I’m holding my hand up - I’m guilty too.
If anything, journalists are the worst for cliche - the language of news invites the repetitive and the newsroom inhabitants enjoy jargon, metaphor and euphemism verging on the ridiculous - though it rarely goes out the door or is published (for good reason)
However, in defence of this profession, what we do do well is translate the complicated, tedious and utterly time-wasting jobsworth language of businesses, councils and government into sentences a human can understand.
We are translators - we boil down 10,000 word documents and mind-boggling statements, reports and press releases into the simple sentences one would utter to a friend in the pub.
It is unlikely you would bore your baffled friend with the unique strategic multi-agency initiative to diversify and streamline departments in line with European directive on rights and geographical strategy and it’s implications for practice in a static economy.
You’d rather say you’ve lost your job, I’d imagine.
And you’d rather find out your favourite local service is closing than read to the end of a incomprehensible 20-page report full of corporate jargon, stats and fluff.
So we do it for you.
Even if we do use the phrase ‘axe’ rather too often, we confess.
But pointless office language drives journalists to distraction.
It’s one thing calling a short story a NIB (news in brief), it’s another to pour out meaningless idioms and throwaway buzzwords, in a bid to feel clever and disguise real meaning.It’s not the length of the word or phrase that’s important, it’s the accuracy.
I’m a manager myself but I know if I asked any of my newsdesk staff to ‘peel an onion’ instead of examine a problem , to ‘punch a puppy’ to do something nasty or unpleasant for business reasons or ‘tackle the low-lying fruit’ , I’d be ‘thinking outside the box’ to find a new job.Management-speak does not a manager make.
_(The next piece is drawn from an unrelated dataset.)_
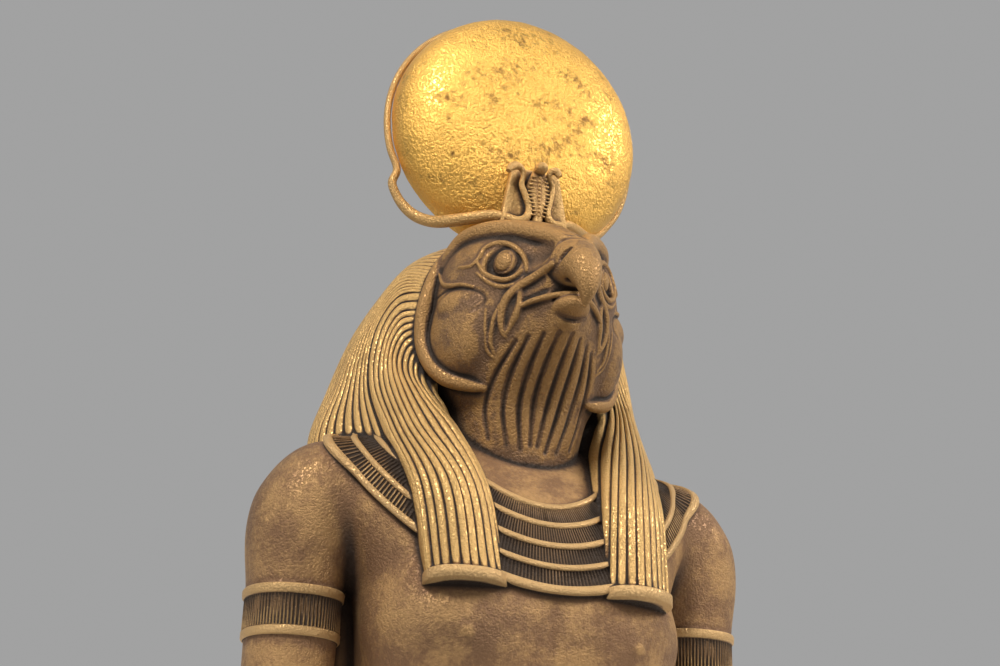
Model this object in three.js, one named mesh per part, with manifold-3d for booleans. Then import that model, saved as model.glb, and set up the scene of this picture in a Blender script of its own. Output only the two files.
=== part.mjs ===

Why ‘boil the ocean’ on utter drivel?
We all need to do is get our ducks in a row, make hay while the sun shines, take a helicopter view, look under the bonnet of the problem and say what you mean.
Here is https://londonoffices.com/ list of the 15 most baffling business buzzwords:
Blue sky thinking: To generate creative ideas free from any practical constraints.
Punch a puppy:To do something a bit nasty or unpleasant but which will be good for business.
Peel the onion: To examine a problem in detail.
To wash its own face: To justify or pay for itself.
Open the kimono: A creepy way to ask someone to reveal information.
Bleeding edge: When an idea is more than simply ‘cutting edge’.
Make hay: To be productive or successful in a short period of time.
Think outside the box: To approach a business problem in an unconventional way.
Over the wall: To send something to a client.
Boil the ocean: To waste time on a meaningless task.
Helicopter view: A broad view of the business.
Low hanging fruits: Avoiding the complicated route and opting to tackle the easy tasks and business wins first off.
Look under the bonnet: To analyse a situation or problem.
Get all your ducks in a row: Get organised.
Square the circle: Bring together two things which are normally entirely different.